Second, it would not have escaped notice that the US is already taking steps to restrict visa access for citizens of the region for security concerns. In this context, the risks associated with Saint Lucia’s Citizenship by Investment Programme to US homeland security will continue to draw attention. There is a real risk that continued access to the US may be subject to review should Saint Lucia fall out of compliance with policy expectations. This risk should not be underestimated, especially in light of the US proclamation issued on December 16 partially restricting the issuance of visas to citizens of Antigua and Barbuda and Dominica.
Third, Saint Lucia’s foreign policy choices, particularly as they relate to China and other strategic competitors of the US, will come under closer examination. The stated intent of Washington to exert influence over the region will likely come into conflict with the exercise of foreign policy decisions.
Recent extraterritorial and extrajudicial practices, including actions against boats moving through international waters, are likely to continue without recourse. There is also a real possibility of an expanded ship-rider arrangement and maritime enforcement.

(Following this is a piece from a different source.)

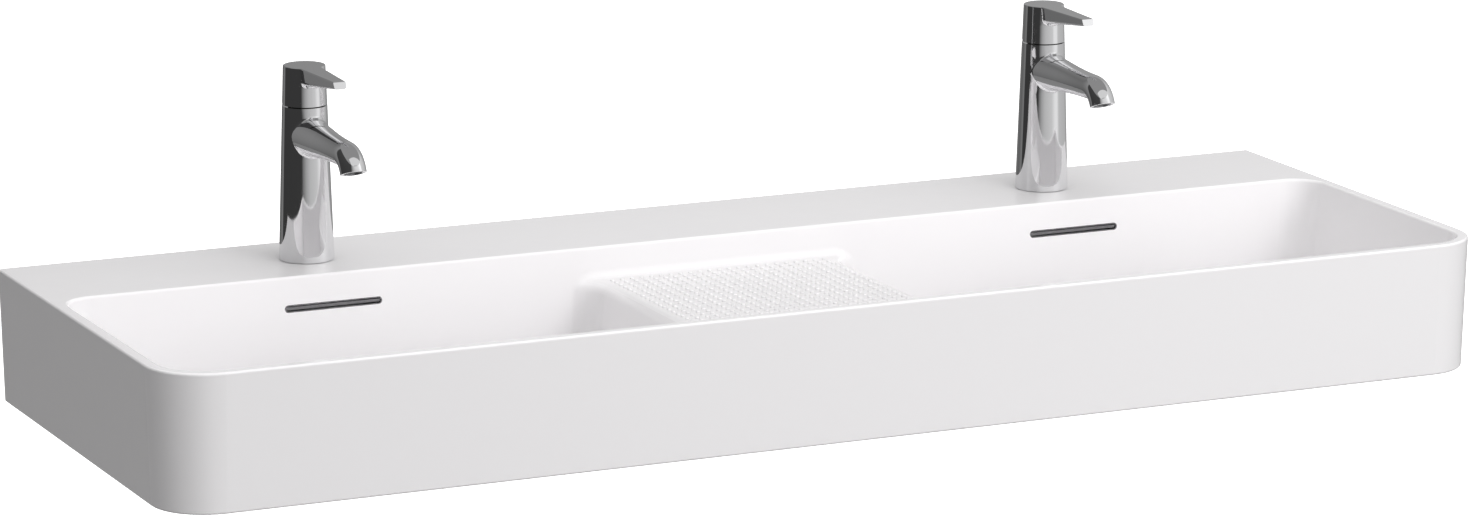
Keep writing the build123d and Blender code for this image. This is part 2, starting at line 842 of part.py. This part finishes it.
def screw_plane(x):
    # Behind the handle, facing backwards along the grub screw.
    centre = (x, handle_foot_radius - tap_setback, rim_z + screw_height)
    return Plane(origin=centre, x_dir=(-1, 0, 0), z_dir=(0, 1, 0))


def make_handle_screw(x):
    start = screw_plane(x).offset(spindle_width / 2 - handle_foot_radius)
    with BuildPart() as screw:
        with BuildSketch(start):
            Circle(screw_radius)
        extrude(amount=screw_length)
        with BuildSketch(start.offset(screw_length)):
            RegularPolygon(screw_socket_flats / 2, 6, major_radius=False)
        extrude(amount=-screw_socket_depth, mode=Mode.SUBTRACT)
    return screw


def make_screw_plug(x):
    start = screw_plane(x).offset(spindle_width / 2 + screw_length - handle_foot_radius)
    with BuildPart() as plug:
        with BuildSketch(start):
            Circle(screw_plug_radius)
        extrude(amount=screw_plug_depth)
        fillet(plug.faces().sort_by(Axis.Y)[-1].edges(), screw_plug_edge_radius)
    return plug


def make_aerator_housing(x):
    start = outlet_plane(x).offset(-aerator_recess)
    height = aerator_depth - aerator_recess - aerator_seal_height
    return ring(start, aerator_radius, aerator_radius - aerator_wall, -height)


def make_aerator_seal(x):
    return ring(
        outlet_plane(x).offset(aerator_seal_height - aerator_depth),
        aerator_radius,
        water_bore_radius,
        -aerator_seal_height,
    )


def make_aerator_insert(x):
    inner = aerator_radius - aerator_wall
    start = outlet_plane(x).offset(-2 * aerator_recess)
    with BuildPart() as insert:
        with BuildSketch(start):
            Circle(inner)
            with HexLocations(aerator_mesh_pitch / 2, aerator_mesh_count, aerator_mesh_count):
                Circle(aerator_mesh_radius, mode=Mode.SUBTRACT)
        extrude(amount=-aerator_insert_height)
    return insert


def waste_axis(x):
    # The waste's centre at the level of the bowl floor.
    return Plane(origin=(x, -waste_setback, floor_z))


seat_drop = waste_recess_depth
flange_foot = waste_seal_height - seat_drop
flange_top = flange_foot + waste_flange_height
boss_drop = floor_z - boss_underside_z
backnut_top = -boss_drop - lower_seal_height
barrel_end = well_depth - waste_reach


def make_waste_body(x):
    axis = waste_axis(x)
    slot_centre = -(duct_floor_cover + duct_floor_height / 2)
    with BuildPart() as body:
        with BuildSketch(axis.offset(flange_foot)):
            Circle(waste_flange_radius)
        extrude(amount=waste_flange_height)
        fillet(body.faces().sort_by(Axis.Z)[-1].edges(), waste_flange_height / 2)
        with BuildSketch(axis.offset(flange_foot)):
            Circle(waste_thread_radius)
        extrude(amount=barrel_end - flange_foot)
        with BuildSketch(axis.offset(flange_top)):
            Circle(waste_bore_radius)
        extrude(amount=barrel_end - flange_top, mode=Mode.SUBTRACT)
        with BuildSketch(axis.offset(barrel_end + waste_tail_length)):
            Circle(waste_thread_radius + overrun)
            Circle(waste_thread_radius - waste_relief_depth, mode=Mode.SUBTRACT)
        extrude(amount=waste_relief_length, mode=Mode.SUBTRACT)
        with BuildSketch(axis.offset(slot_centre - waste_slot_height / 2)):
            across = 2 * (waste_thread_radius + overrun)
            Rectangle(waste_slot_width, across)
            Rectangle(across, waste_slot_width)
        extrude(amount=waste_slot_height, mode=Mode.SUBTRACT)

        # The cross inside the barrel that carries the latch.
        with BuildSketch(axis.offset(-spider_drop)):
            Circle(spider_hub_radius)
            arm_length = 2 * (waste_bore_radius + slip_gap)
            Rectangle(arm_length, spider_arm_width)
            Rectangle(spider_arm_width, arm_length)
        extrude(amount=-spider_height)
    return body


def make_upper_seal(x):
    start = waste_axis(x).offset(-seat_drop)
    return ring(start, waste_flange_radius, waste_hole_radius, waste_seal_height)


def make_lower_seal(x):
    with BuildPart() as seal:
        with BuildSketch(waste_axis(x).offset(-boss_drop)):
            Circle(lower_seal_radius)
            Circle(waste_thread_radius, mode=Mode.SUBTRACT)
        extrude(amount=-lower_seal_height)
        chamfer(seal.faces().sort_by(Axis.Z)[0].outer_wire().edges(), lower_seal_chamfer)
    return seal


def make_backnut(x):
    top = waste_axis(x).offset(backnut_top)
    with BuildPart() as nut:
        with BuildSketch(top):
            Circle(waste_boss_radius)
        extrude(amount=-backnut_flange_height)
        with BuildSketch(top):
            RegularPolygon(backnut_across_flats / 2, 6, major_radius=False)
        extrude(amount=-backnut_height)
        with BuildSketch(top):
            Circle(waste_thread_radius)
        extrude(amount=-backnut_height, mode=Mode.SUBTRACT)
    return nut


def make_latch(x):
    foot = waste_axis(x).offset(-spider_drop)
    with BuildPart() as latch:
        with BuildSketch(foot):
            Circle(latch_radius)
        extrude(amount=latch_height)
        with BuildSketch(foot.offset(latch_height)):
            Circle(stem_radius + running_clearance)
        extrude(amount=latch_floor - latch_height, mode=Mode.SUBTRACT)
    return latch


cap_foot = flange_top + free_gap + plug_seal_thickness + plug_travel


def make_plug_cap(x):
    axis = waste_axis(x)
    with BuildPart() as cap:
        with BuildSketch(Plane(origin=axis.origin, x_dir=(1, 0, 0), z_dir=(0, -1, 0))):
            with BuildLine():
                rim = (plug_cap_radius, cap_foot + plug_cap_thickness)
                crown = (0, cap_foot + plug_cap_thickness + plug_crown)
                Line((0, cap_foot), (plug_cap_radius, cap_foot))
                Line((plug_cap_radius, cap_foot), rim)
                TangentArc(crown, rim, tangent=(1, 0))
                Line(crown, (0, cap_foot))
            make_face()
        revolve(axis=Axis(axis.origin, (0, 0, 1)))
    return cap


def make_plug_stem(x):
    foot = latch_floor + free_gap + plug_travel - spider_drop
    with BuildPart() as stem:
        with BuildSketch(waste_axis(x).offset(foot)):
            Circle(stem_radius)
        extrude(amount=cap_foot - foot)
        with BuildSketch(waste_axis(x).offset(cap_foot)):
            Circle(stem_collar_radius)
        extrude(amount=-plug_seal_thickness)
    return stem


def make_plug_seal(x):
    inner_radius = plug_seal_radius - plug_seal_width
    return ring(waste_axis(x).offset(cap_foot), plug_seal_radius, inner_radius, -plug_seal_thickness)


washer_top = -deck_thickness
makers = {
    "overflow_trim": make_overflow_trim,
    "tap_body": make_tap_body,
    "tap_base_seal": make_base_seal,
    "tap_stud": make_stud,
    "tap_rubber_washer": lambda x: make_horseshoe(x, washer_top, rubber_thickness),
    "tap_clamp_plate": lambda x: make_horseshoe(x, washer_top - rubber_thickness, plate_thickness),
    "tap_fixing_nut": make_fixing_nut,
    "cartridge_housing": make_cartridge_housing,
    "cartridge_fixed_disc": make_fixed_disc,
    "cartridge_moving_disc": make_moving_disc,
    "cartridge_carrier": make_carrier,
    "cartridge_pivot_pin": make_pivot_pin,
    "cartridge_spindle": make_spindle,
    "cartridge_nut": make_cartridge_nut,
    "lever_handle": make_handle,
    "handle_screw": make_handle_screw,
    "handle_screw_plug": make_screw_plug,
    "aerator_housing": make_aerator_housing,
    "aerator_insert": make_aerator_insert,
    "aerator_seal": make_aerator_seal,
    "waste_body": make_waste_body,
    "waste_upper_seal": make_upper_seal,
    "waste_lower_seal": make_lower_seal,
    "waste_backnut": make_backnut,
    "waste_latch": make_latch,
    "waste_plug_cap": make_plug_cap,
    "waste_plug_stem": make_plug_stem,
    "waste_plug_seal": make_plug_seal,
}

basin_body = make_basin()
save(basin_body, "basin_body")
for side, x in sides.items():
    for name, make in makers.items():
        save(make(x), f"{side}_{name}")
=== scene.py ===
import json
import math

import bpy
from mathutils import Matrix, Vector


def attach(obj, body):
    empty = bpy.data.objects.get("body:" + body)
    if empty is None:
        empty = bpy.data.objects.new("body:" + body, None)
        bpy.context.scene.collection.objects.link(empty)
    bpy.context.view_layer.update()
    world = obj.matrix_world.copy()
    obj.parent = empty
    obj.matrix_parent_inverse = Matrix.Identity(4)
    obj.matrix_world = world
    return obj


# Lengths are in metres in the row's frame: X along the wall, -Y into the room, Z up.
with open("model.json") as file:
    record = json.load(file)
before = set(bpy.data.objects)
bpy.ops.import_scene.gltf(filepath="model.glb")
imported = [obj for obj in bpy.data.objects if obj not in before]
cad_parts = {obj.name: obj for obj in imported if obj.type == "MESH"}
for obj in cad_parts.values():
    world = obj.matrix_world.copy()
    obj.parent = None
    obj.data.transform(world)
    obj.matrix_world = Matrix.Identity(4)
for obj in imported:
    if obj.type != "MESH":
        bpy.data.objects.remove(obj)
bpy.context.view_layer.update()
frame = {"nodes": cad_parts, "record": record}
print("frame loaded with", len(frame["nodes"]), "nodes")


# Camera at the photograph's place and angle, with its roll in radians and its lens in millimetres.
cameraPlan = {
    "place": (-2.06146, -4.63405, 1.16155),
    "forward": (0.40991, 0.88501, -0.22075),
    "roll": 0.00214,
    "lens": 143.5,
    "farthest": 60,
}


def makeCamera(plan):
    forward = Vector(plan["forward"]).normalized()
    level = Vector((forward.y, -forward.x, 0)).normalized()
    upright = level.cross(forward)
    right = level * math.cos(plan["roll"]) + upright * math.sin(plan["roll"])
    up = upright * math.cos(plan["roll"]) - level * math.sin(plan["roll"])
    data = bpy.data.cameras.new("photoCamera")
    data.lens = plan["lens"]
    data.clip_end = plan["farthest"]
    camera = bpy.data.objects.new("photoCamera", data)
    turn = Matrix((right, up, -forward)).transposed().to_4x4()
    camera.matrix_world = Matrix.Translation(plan["place"]) @ turn
    bpy.context.scene.collection.objects.link(camera)
    bpy.context.scene.camera = camera


makeCamera(cameraPlan)
bpy.context.scene.view_settings.view_transform = "Standard"
print("camera made")


# Small helpers for shader trees.
def newMaterial(name):
    material = bpy.data.materials.new(name)
    material.use_nodes = True
    return material, material.node_tree


def feed(tree, socket, value):
    # Links another node's output to the socket, or sets the socket to a plain value.
    if isinstance(value, bpy.types.NodeSocket):
        tree.links.new(value, socket)
    else:
        socket.default_value = value


def setInputs(tree, node, values):
    for name, value in values.items():
        feed(tree, node.inputs[name], value)


def addNode(tree, kind, values):
    node = tree.nodes.new(kind)
    setInputs(tree, node, values)
    return node


def addMath(tree, operation, *values):
    node = tree.nodes.new("ShaderNodeMath")
    node.operation = operation
    for socket, value in zip(node.inputs, values):
        feed(tree, socket, value)
    return node.outputs["Value"]


def addRange(tree, values):
    return addNode(tree, "ShaderNodeMapRange", values).outputs["Result"]


def splitAxes(tree, vector):
    return addNode(tree, "ShaderNodeSeparateXYZ", {"Vector": vector}).outputs


def addGlow(tree, colour, strength):
    return addNode(tree, "ShaderNodeEmission", {"Color": colour, "Strength": strength}).outputs["Emission"]


# Where the sockets in use stand in a mix node, which has a set of them for each kind.
mixSockets = {
    "FLOAT": {"share": 0, "first": 2, "second": 3, "result": 0},
    "RGBA": {"share": 0, "first": 6, "second": 7, "result": 2},
}


def addMix(tree, kind, share, first, second):
    node = tree.nodes.new("ShaderNodeMix")
    node.data_type = kind
    sockets = mixSockets[kind]
    feed(tree, node.inputs[sockets["share"]], share)
    feed(tree, node.inputs[sockets["first"]], first)
    feed(tree, node.inputs[sockets["second"]], second)
    return node.outputs[sockets["result"]]


# Noise values that every finish shares. The noise between low and high spans smoothest to roughest.
unevenPlan = {
    "patchDetail": 3,
    "rippleDetail": 2,
    "low": 0.3,
    "high": 0.7,
}


def makeUnevenGroup(plan):
    # Slow changes of roughness over the surface, and a fine ripple for a bump.
    group = bpy.data.node_groups.new("unevenSurface", "ShaderNodeTree")
    for title in ("Patch Scale", "Ripple Scale", "Smoothest", "Roughest"):
        group.interface.new_socket(title, in_out="INPUT", socket_type="NodeSocketFloat")
    for title in ("Roughness", "Height"):
        group.interface.new_socket(title, in_out="OUTPUT", socket_type="NodeSocketFloat")
    entry = group.nodes.new("NodeGroupInput").outputs
    result = group.nodes.new("NodeGroupOutput")
    place = group.nodes.new("ShaderNodeTexCoord").outputs["Object"]
    patch = addNode(group, "ShaderNodeTexNoise", {
        "Vector": place, "Scale": entry["Patch Scale"], "Detail": plan["patchDetail"],
    })
    ripple = addNode(group, "ShaderNodeTexNoise", {
        "Vector": place, "Scale": entry["Ripple Scale"], "Detail": plan["rippleDetail"],
    })
    roughness = addRange(group, {
        "Value": patch.outputs["Fac"], "From Min": plan["low"], "From Max": plan["high"],
        "To Min": entry["Smoothest"], "To Max": entry["Roughest"],
    })
    setInputs(group, result, {"Roughness": roughness, "Height": ripple.outputs["Fac"]})
    return group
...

Finally, the economic dimension cannot be ignored. Saint Lucia and the region heavily rely on the US for their economic well-being. The risk of actions such as travel advisories and visa restrictions could negatively impact tourist arrivals and limit financial and investment flows to the region.
The message is clear. The Caribbean is back at the centre of US strategic thinking, but on Washington’s terms. For Saint Lucia and CARICOM, the challenge is not whether this shift will affect us, but whether we are ready to respond with clarity, unity, and strategic purpose.
Amb. Stephen Fevrier is a former OECS ambassador to the United Nations in Geneva and a former senior advisor to the director general of the World Trade Organization. He holds a bachelor’s degree in political science, a bachelor of laws, and a master’s degree in international commercial law.